Kata Irsyad Ridho: “Galeh adalah bagian dari generasi baru yang menghidupi dunia imajinasi Afrizal – justru di dalam darah-daging kehidupan urban sehari-hari dari dunia paska-reformasi yang nyinyir dan paradoks. Di situlah puisi-puisinya lebih terasa klop antenanya.” Kata Faisal Oddang: “Jika tujuan membaca Skenario Menyusun Antena untuk mencari ‘kekuatan’ Galeh, saya pikir anda akan menemukannya di sajak-sajak pendek yang ada di dalam buku ini…. ia berhasil menciptakan banyak hal dengan sedikit kata, itu yang saya temukan.”

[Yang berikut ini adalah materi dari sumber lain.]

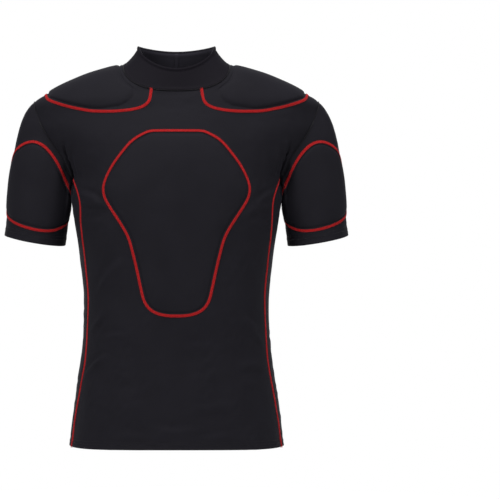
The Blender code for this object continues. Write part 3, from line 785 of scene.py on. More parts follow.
edge = ground["shoulder"]
shoulder_seam = np.concatenate([
    edge[-BACK_TURN:-1, 0], edge[-1], edge[-2::-1, -1], edge[0, -2::-1]])
beside_end = np.abs(neck_ring[:, 0] - shoulder_seam[-1, 0]) + LEFT_OUT * (neck_ring[:, 1] > 0)
neck_end = neck_ring[np.argmin(beside_end)]
last_spot = (1.0 - NECK_REACH) * shoulder_seam[-1] + NECK_REACH * neck_end
shoulder_seam = np.concatenate([shoulder_seam, [last_spot]])
open_seams = {"side_front": half_side[half_side[:, 0, 2] < RED_TOP_Z, 0],
              "side_back": half_side[:, -1], "shoulder": shoulder_seam}
RED_SEAMS = {"chest": (outline(ground["chest"]), True)}
for closed, lines in ((False, open_seams), (True, {"bicep": outline(ground["bicep"])})):
    for name, line in left_and_right(lines).items():
        RED_SEAMS[name] = (line, closed)
red_lines = {name: even_line(line, SEAM_STEP, closed, RED_SOFTEN)
             for name, (line, closed) in RED_SEAMS.items()}
red_length = sum(len(line) for line in red_lines.values()) * SEAM_STEP * METRES
print("red seams, in all:", round(red_length, 2), "m")

# %% [markdown]
# ## Folds
#
# Stretch cloth lies smooth over the body and gathers in a few short folds at the
# armpits and the waist. A simulation would put them somewhere else each time, so
# each fold is placed one by one, as a soft ridge with a trough beside it. It has one
# steep side and one gentle side, and no two are alike.

# %% The folds, one by one
# Columns: side, x0, z0, x1, z1, bow, reach, height, lean
BODY_FOLDS = (
    # Front, under the arms and beside the chest
    (-1, -163.0, -196.0, -118.0, -212.0, 4.0, 6.5, 1.9, 1),
    (-1, -160.0, -214.0, -104.0, -222.0, 5.0, 5.0, 1.5, -1),
    (-1, -157.0, -238.0, -112.0, -236.0, -4.0, 7.0, 1.1, 1),
    (-1, 164.0, -192.0, 126.0, -214.0, -4.0, 6.0, 1.6, -1),
    (-1, 160.0, -218.0, 112.0, -230.0, -5.0, 6.5, 1.4, 1),
    (-1, 158.0, -244.0, 118.0, -240.0, 3.0, 6.0, 0.9, -1),
    # Front, from the armpit up along the armhole
    (-1, -170.0, -160.0, -176.0, -112.0, 5.0, 6.5, 2.0, 1),
    (-1, -158.0, -168.0, -160.0, -120.0, 6.0, 9.0, 1.3, 1),
    (-1, -146.0, -176.0, -140.0, -138.0, 4.0, 9.0, 0.7, 1),
    (-1, 170.0, -158.0, 178.0, -108.0, -5.0, 7.0, 1.9, -1),
    (-1, 157.0, -166.0, 162.0, -118.0, -6.0, 9.0, 1.2, -1),
    (-1, 148.0, -180.0, 140.0, -142.0, -4.0, 9.0, 0.6, -1),
    # Front waist
    (-1, -128.0, -358.0, -80.0, -300.0, 7.0, 9.0, 1.4, 1),
    (-1, -140.0, -416.0, -116.0, -386.0, -4.0, 6.0, 1.3, -1),
    (-1, -122.0, -428.0, -80.0, -424.0, 4.0, 6.0, 0.9, 1),
    (-1, -146.0, -486.0, -104.0, -455.0, 5.0, 6.5, 1.7, 1),
    (-1, -140.0, -470.0, -112.0, -450.0, -4.0, 5.0, 1.0, -1),
    (-1, 132.0, -412.0, 108.0, -390.0, 4.0, 7.0, 1.2, -1),
    (-1, 140.0, -442.0, 112.0, -416.0, -5.0, 6.0, 1.1, 1),
    (-1, 146.0, -478.0, 96.0, -476.0, -6.0, 7.5, 1.5, 1),
    (-1, 136.0, -500.0, 104.0, -490.0, 4.0, 6.0, 0.8, -1),
    # Front, low on the belly and near the hem
    (-1, -48.0, -566.0, 44.0, -568.0, -5.0, 8.0, 0.8, 1),
    (-1, -96.0, -582.0, -30.0, -588.0, 3.0, 7.0, 0.6, -1),
    (-1, 30.0, -586.0, 102.0, -580.0, 3.0, 7.0, 0.6, 1),
    (-1, 20.0, -545.0, 96.0, -536.0, 4.0, 9.0, 0.5, -1),
    # Back, fans at the armpits
    (1, 172.0, -160.0, 150.0, -118.0, 4.0, 6.5, 1.8, 1),
    (1, 166.0, -172.0, 132.0, -142.0, 5.0, 7.0, 1.2, 1),
    (1, -172.0, -158.0, -146.0, -122.0, -4.0, 6.5, 1.6, -1),
    (1, -165.0, -170.0, -134.0, -136.0, -5.0, 8.0, 1.3, -1),
    (1, -160.0, -186.0, -120.0, -166.0, 3.0, 7.0, 0.7, -1),
    # Back waist, slanting towards the side seams
    (1, 104.0, -312.0, 128.0, -362.0, 5.0, 6.5, 2.2, -1),
    (1, 92.0, -338.0, 116.0, -398.0, -4.0, 5.5, 1.6, 1),
    (1, 78.0, -300.0, 66.0, -352.0, 4.0, 6.5, 1.1, -1),
    (1, 96.0, -420.0, 66.0, -444.0, 4.0, 6.5, 1.2, 1),
    (1, 112.0, -404.0, 92.0, -430.0, 3.0, 6.0, 0.9, -1),
    (1, 134.0, -388.0, 118.0, -424.0, 3.0, 5.5, 1.0, 1),
    (1, -72.0, -322.0, -92.0, -372.0, 4.0, 6.5, 1.9, 1),
    (1, -88.0, -318.0, -104.0, -356.0, -3.0, 5.0, 1.2, -1),
    (1, -112.0, -352.0, -128.0, -392.0, 4.0, 6.0, 1.2, 1),
    (1, -104.0, -410.0, -84.0, -440.0, 4.0, 7.0, 0.8, -1),
    (1, -8.0, -322.0, -14.0, -372.0, 2.0, 6.0, 0.6, 1),
    (1, -36.0, -352.0, -30.0, -402.0, 3.0, 6.0, 0.6, -1),
    (1, 22.0, -340.0, 18.0, -392.0, -3.0, 6.0, 0.5, 1),
    # Back, hip and hem
    (1, 146.0, -500.0, 104.0, -512.0, 5.0, 9.0, 1.4, 1),
    (1, -148.0, -498.0, -112.0, -514.0, -4.0, 8.0, 1.0, -1),
    (1, -60.0, -556.0, 70.0, -552.0, 5.0, 8.0, 0.6, 1),
)
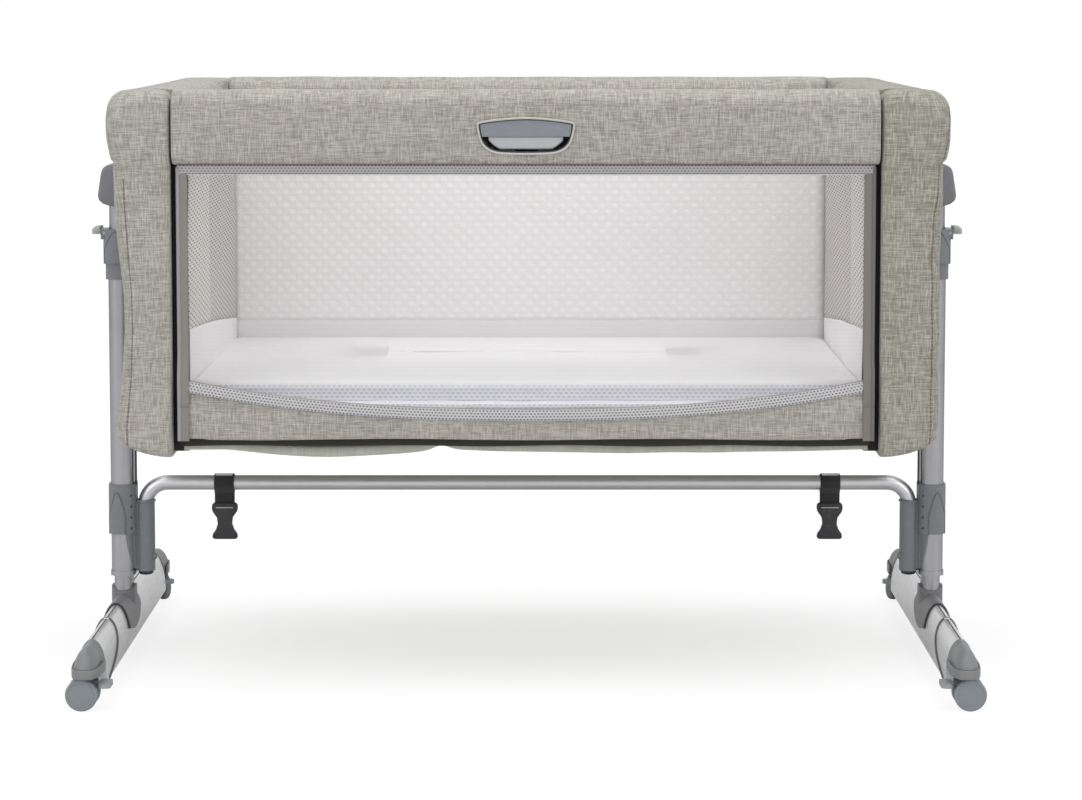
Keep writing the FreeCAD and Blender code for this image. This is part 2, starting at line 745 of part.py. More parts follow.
def rim_frame():
    """Welded upper frame: bent rim tube, side struts and two post sleeves."""
    outer = [pipe(rim_line(), frame_bend, tube_r)] + struts(tube_r, base_top)
    inner = [pipe(rim_line(), frame_bend, tube_r - frame_wall)]
    inner += struts(tube_r - frame_wall, base_top)
    low = rim_tube_height - sleeve_height / 2
    for side in (-1, 1):
        at = V(side * frame_x, guide_y, low)
        outer.append(rod(sleeve_diameter / 2, at, V(at.x, at.y, low + sleeve_height)))
    frame = fuse(outer)
    for bore in inner:
        frame = frame.cut(bore)
    for side in (-1, 1):
        frame = frame.cut(rod(tube_r, V(side * frame_x, guide_y, low),
                              V(side * frame_x, guide_y, guide_top)))
    bolt = hub_bolt_shape(0)
    return frame.cut(bolt).cut(mirrored(bolt))


def base_line():
    """Three sides of the base frame, from just inside the front bar round the back."""
    start = guide_y + frame_wall
    return [V(-frame_x, start, base_tube_height), V(-frame_x, frame_y, base_tube_height),
            V(frame_x, frame_y, base_tube_height), V(frame_x, start, base_tube_height)]


def base_loop(radius):
    """Base frame as solid bars: a bent U closed by a straight front bar."""
    reach = frame_x + tube_r
    front = rod(radius, V(-reach, guide_y, base_tube_height), V(reach, guide_y, base_tube_height))
    return fuse([pipe(base_line(), frame_bend, radius), front])


def base_frame():
    """Welded lower frame that the board and the posts stand on."""
    return base_loop(tube_r).cut(base_loop(tube_r - frame_wall))


def guide_post():
    """Front post: the drop side slides on it; the latch runs in its slot."""
    foot = V(frame_x, guide_y, base_top)
    head = V(frame_x, guide_y, guide_top)
    post = rod(tube_r, foot, head).cut(rod(tube_r - frame_wall, foot, head))
    half = latch_tip / 2 + latch_slot_gap
    slot = block(latch_face_x - frame_wall, frame_x, guide_y - half, guide_y + half,
                 rail_tube_height - drop_travel - half, rail_tube_height + half)
    return post.cut(slot)


def base_board():
    """Stiff board under the mattress, on the front and back tubes."""
    half = frame_x - tube_r - board_side_gap
    return block(-half, half, guide_y - board_front_bearing, frame_y + board_front_bearing,
                 board_bottom, board_top)


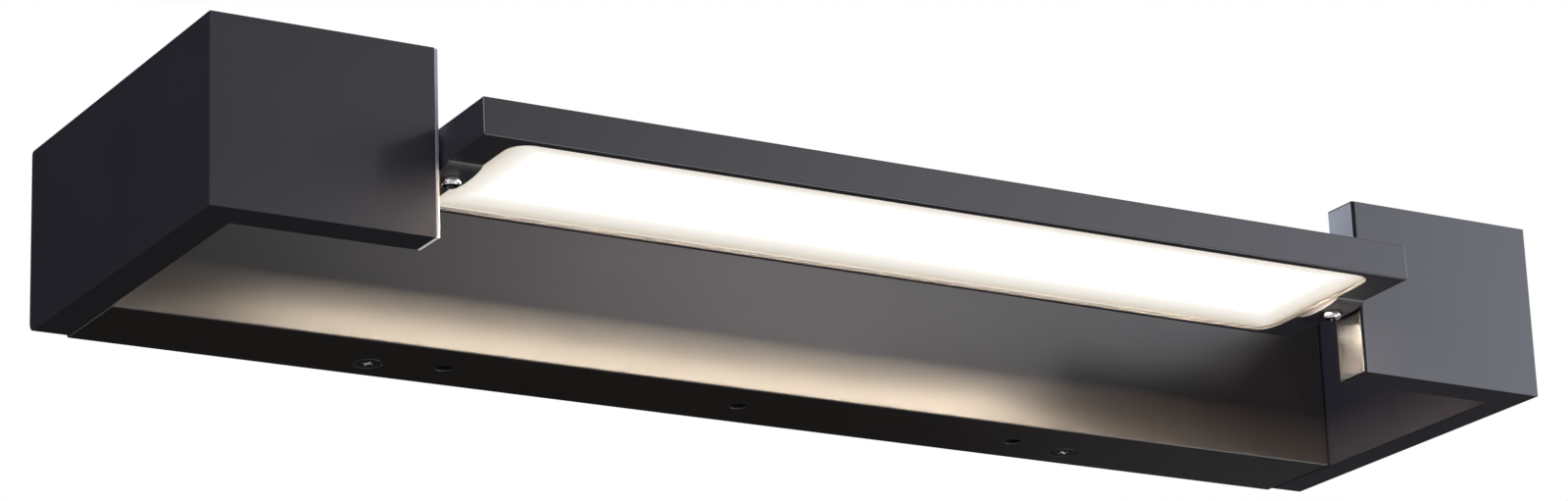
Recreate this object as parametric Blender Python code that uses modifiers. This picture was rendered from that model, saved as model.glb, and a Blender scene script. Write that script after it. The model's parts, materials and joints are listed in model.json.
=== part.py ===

Galeh menulis pengantar yang rada puitis berjudul: Antena Itu Berpendar, Ada yang Tak Bisa Menghindar, hlm i-iii. Di bagian akhir, tertulis begini: Kerap saya bertemu dengan teman atau orang-orang yang sudah lama tak pernah bertemu lagi, mereka selalu setia mengutarkan ini, “Makin gemuk, ya, sekarang!” tubuh adalah citra dan komoditas. Tak ada orang yang bertemu langsung menanyakan, “Bagaimana kabar kontemplasimu? Akan dibawa ke mana nanti?” dan kita memang sepatutnya mengikuti arus itu, atau bisa juga mendobraknya dengan kopi di tangan kiri dan sirup di tangan kanan.//Breyten Breytenbach pernah mengatakan, “Di dalam diri setiap manusia ada sebuah puisi yang tersembunyi.” Persembunyian itu nampaknya telah tersingkap oleh kawanan antena-antena yang telah menyerbu ruang-ruang dan relung saya.//Bintaro, Juni 2015.